Friday, July 27th, 2007

Moving along to the next excerpt of The Bullhunters Guide to the US Stock Market we will be tackling the old Fundamental vs Technical analysis which is always rather interesting.  I have met and been in contact with many graduates of the Jamie McIntyre homestudy who are all right about there trading strategies as some only take on the Fundamental analysis and others take on the Technical analysis, and then some use a bit of both.  If it suits your trading system then that’s great.  Whatever works for you is the right thing to do.  Let’s see what Sean has to say in his eBook.

Fundamental Analysis vs Technical Analysis

Value investors most commonly prefer fundamental analysis.  This is the rigorous approach of determining the value of a stock and whether or not it is under or overvalued.  Technical Analysis by contrast, examines the price history and the chart patterns of a stock.  Aggressive growth investors are more concerned with the technical analysis and will never buy a stock without first consulting a chart.
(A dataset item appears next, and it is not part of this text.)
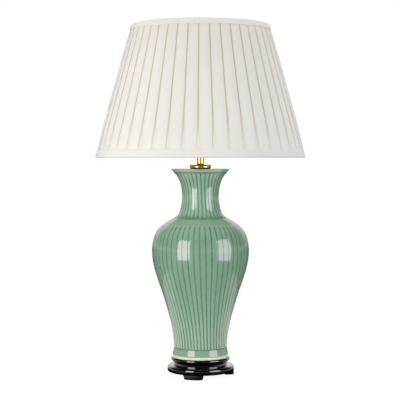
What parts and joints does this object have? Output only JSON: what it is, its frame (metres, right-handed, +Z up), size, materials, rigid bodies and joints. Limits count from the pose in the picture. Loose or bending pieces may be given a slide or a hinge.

Support and resistance constitute the basics of technical analysis.   As a stock’s price fluctuates over time, it might routinely go down to one price (but no lower) and then rise to another price (but no higher).  This low price is considered its support and the high price is its resistance.

For example, if a stock traded in a range of $25 and $35 over the course of six months, $25 would be thought of as its support and $35 would be considered its resistance.  Support can be thought of as a price floor - the stock isn’t likely to fall through that floor.  Resistance is like a price ceiling.

If a stock does fall through its support (floor), this is a very bearish sign.  Who knows how far it will fall.  Technical investors think it will keep going down until it hits an earlier support level.  By the same token, if a stock breaks through its resistance (ceiling), growth investors think the sky is the limit.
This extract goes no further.